Music-Driven Light Show Showcases Local Student Talent and a Smartphone App Created at Drexel
April 21, 2014
Remix Interactive, a live orchestral performance featuring digitally remixed music and a high-tech light show created and produced by some of Philadelphia’s most talented high school students, will take place as part of the Philadelphia Science Festival on Sunday, April 27. The event will be held at 1:30 p.m. at World Café Live (3025 Walnut St., Philadelphia).
At the event, Philadelphia’s premier youth orchestra Play on, Philly! will perform both the original and student-remixed versions of “Mambo,” a song from Leonard Bernstein’s classic West Side Story score. Audience members will be able to download a student-designed app for their smartphones that will display different colored lights in response to the music. Attendees will also be part of a live stream of the event that will be viewed by a virtual audience attending an Internet2 conference on the performing arts and technology in Miami, Fla.
The event has been a year in the making. It began as the brainchild of Ellen Fishman-Johnson, PhD, director of the arts and new media at Springside Chestnut Hill Academy (SCH Academy), who envisioned a student-led public art initiative combining music, technology and creative collaboration and providing a real-world learning experience.
Joining SCH Academy students and the youth orchestra Play on, Philly! in the Remix initiative are students from Boys’ Latin of Philadelphia Charter School. At the outset of the project, Fishman-Johnson approached Youngmoo Kim, PhD, an SCH parent, director of Drexel University’s Expressive and Creative Interaction Technologies (ExCITe) Center and an associate professor in the College of Engineering. The ExCITe Center and the Drexel App Lab are also supporting the initiative on the technological side.
“We love collaborating,” said Kim. “We believe that the most exciting things happen when you have broad, multi-disciplinary collaboration.
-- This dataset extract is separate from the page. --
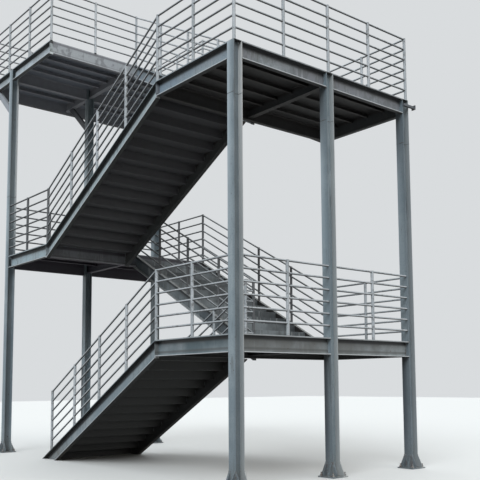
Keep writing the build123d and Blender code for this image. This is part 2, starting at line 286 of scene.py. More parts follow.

So bringing together musicians, composers, engineers, computer scientists and app developers is a really exciting combination.”
Kim has a longstanding connection with SCH Academy, including working with some of their students as part of a summer program at Drexel University. So this collaboration was, in part, inspired by his experiences with the school over the years as well as an extension of the app-integrated concerts he’s produced for the Philadelphia Science Festival over the past two years.
“SCH Academy, Boys’ Latin and Play on, Philly! are doing some amazing things, so this was a great opportunity to partner with those organizations and try something different,” said Kim. “It was also an opportunity to invite students into Drexel's new App Lab in order to learn something that they wouldn’t ordinarily have a chance to – how to create an app from the ground up.”
In the fall, Kim visited an eleventh grade SCH Academy class on programming and game development taught by Assistant Director of Digital Campus Vincent Day to talk about writing simple code. He also hosted virtual meetings on this topic with the students over Skype and Google Hangout.
Last month, two students from the class, Sebastian Martinez and Jordan Zagerman, visited Drexel’s recently launched Application Development Laboratory (APP Lab) to develop the app. Housed within the ExCITe Center and administered by the Pennoni Honors College, the Lab provides a dedicated space for students to meet with each other, faculty and external entrepreneurs to collaborate, design and produce mobile applications.
SCH seniors Sydney Young and Cece Charendoff created the following video clip about the app component of the project:
The students worked with Kim, as well as App Lab manager Matthew Prockup, a PhD candidate in the College of Engineering, and App Lab co-op Kyle Levin, an undergraduate student in the College of Engineering, to produce the app.
“The app turns the audience into part of the light show,” said Kim. “During the concert, audience members can hold up their smartphones which will change color based on what’s happening in the music. Essentially, we will be able to draw pictures across the audience by lighting up certain sections and creating effects that are synchronized with the music.”
For the students, the learning opportunities have been many and memorable. “Our partnership with boys Latin has opened my eyes to a new community of passionate, talented high schoolers in the Philadelphia area,” said SCH Academy sophomore Samira Baird.
“Remixing taught me a lot about sound and editing,” said Boys’ Latin student and future game designer Tashon Coleman. “The experience has brought me a step closer to achieving my goal of what I want to do in life.”
“We have a new appreciation for the amount of thought, time and energy that goes into the difficult process of creating quality applications,” said Zagerman.
“This has been a truly remarkable journey for the students,” says Fishman-Johnson. “Not only did they learn a lot about collaborating, using sophisticated software, composing and performing music, and designing apps, they will be leading a large-scale public art event.”
More information about the initiative and tickets to the performance ($5 each) can be found at remixinteractive.tumblr.com. The site was designed and is being maintained by another group of SCH Academy students who are responsible for documenting and marketing the event. The app will be available, free of charge, from Apple’s App Store.